Book Review: Hunting Ground by Meghan Holloway


Moving to the small town of Raven’s Gap, Montana, Evelyn Hutto just wants to start over after a terrible few years. When her car dies on the way into town, one of the first people she meets is aging deputy, Hector Lewis, a man who’s never got past the unsolved disappearance of his wife and daughter fifteen years earlier. Within days of Evelyn’s arrival, a young woman is found dead… and than another disappears… and another…

Told from the dual points of view of Evelyn and Hector, this is somewhat unusual for a whodunnit in that not only does the reader find out early on who the villain is, but both Evelyn and Hector also know… they just can’t prove it. The killer has been operating for years, getting away with it by taking women nobody is looking for, which brings up a central tenet of this work, the plight of missing and murdered Native American and Canadian women. The statistics, presented at the beginning of each chapter, are nothing short of horrifying, and I think it’s admirable of the author to try and raise awareness about this cause.

However, I think the message gets a little bit lost because Evelyn herself isn’t Native. And neither is the serial killer’s first victim, ‘Rose’, the subject of his obsession, lately supplanted by Evelyn. The other, Native victims, were just throwaways, unimportant to the killer, convenient to take the edge off his thirst without high risk of getting caught because he knew nobody would expend significant resources to look for them. And then he just starts randomly spree killing any woman he can get at, to rattle Evelyn.

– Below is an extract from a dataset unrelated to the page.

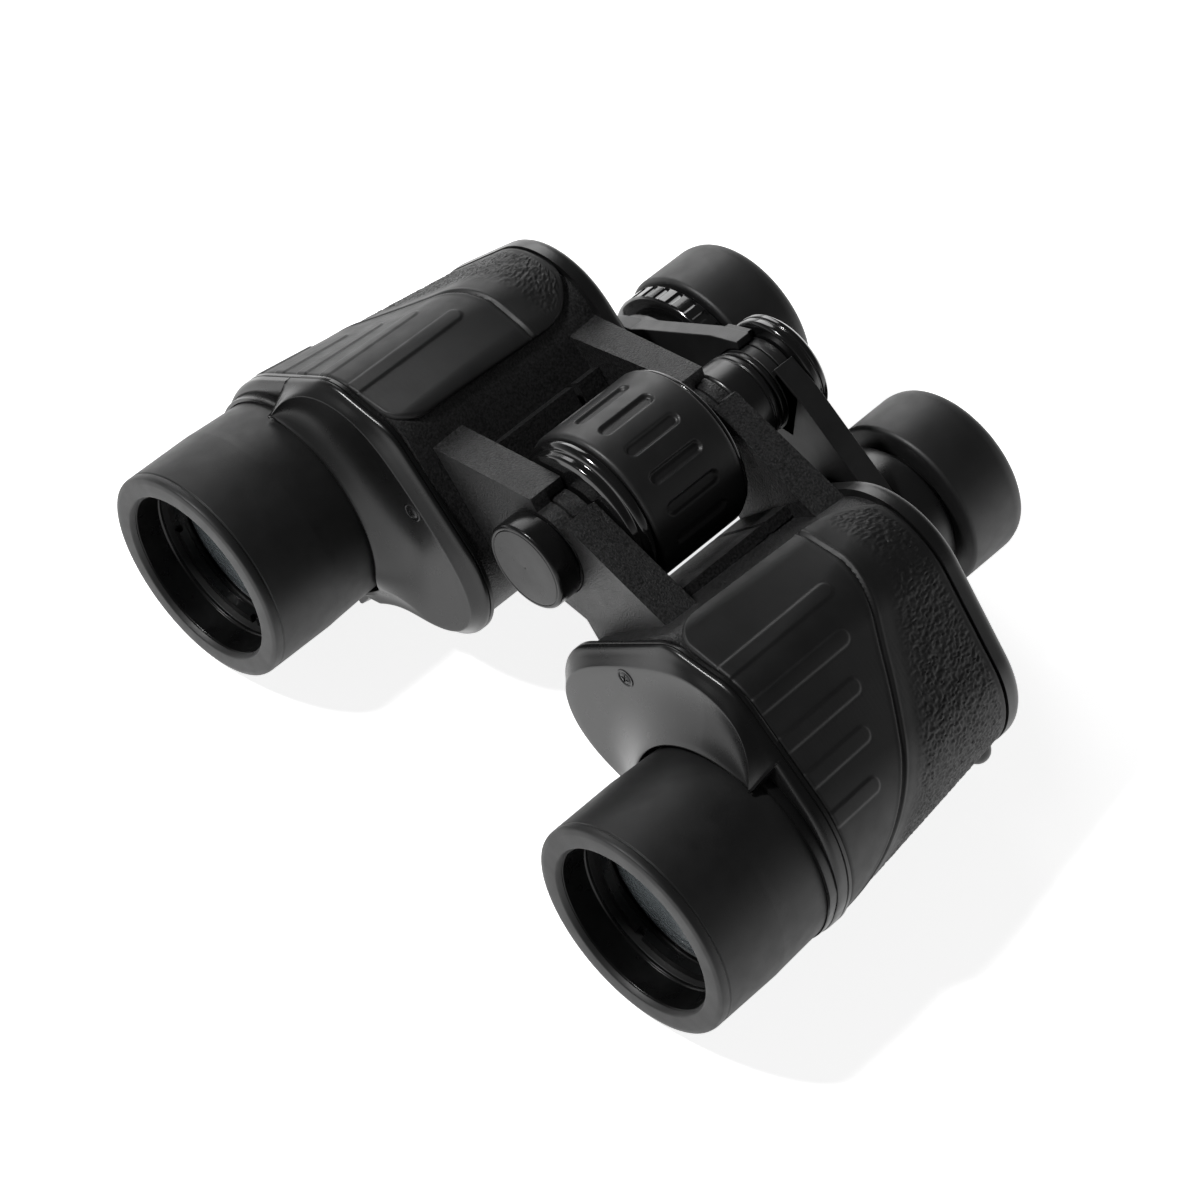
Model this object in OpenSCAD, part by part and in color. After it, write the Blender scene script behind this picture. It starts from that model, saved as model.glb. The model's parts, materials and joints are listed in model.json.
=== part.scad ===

I can see what the author’s trying to do here, but it becomes a problem when not only are none of the protagonists Native, but literally none of the surviving characters in the book are either. They’re only victims, people who don’t get to tell their own stories, face their own challenges… defeat their oppressors. Evelyn even gets a job working at a museum curating Native artifacts, a white woman portrayed as an authority on artifacts that aren’t her culture. The whole thing is just not sitting quite right with me, and it could have been fixed so easily by having Evelyn be of Native ancestry herself. Yes, it would have required some more work to accurately portray a Native woman as the protagonist; Evelyn would undoubtedly have experienced some microaggressions at the very least, would have reacted differently to her discoveries in the museum’s archives, but I think it would have made for a much better story, one with much more immediacy and visceral impact to it.

There are good parts about this story, and I do applaud the author for trying to raise awareness about an important issue, but I think it’s clumsily done and falls into some unfortunate traps. Overall, I’ll give it three stars.


Disclaimer: I received a review copy of this title via NetGalley.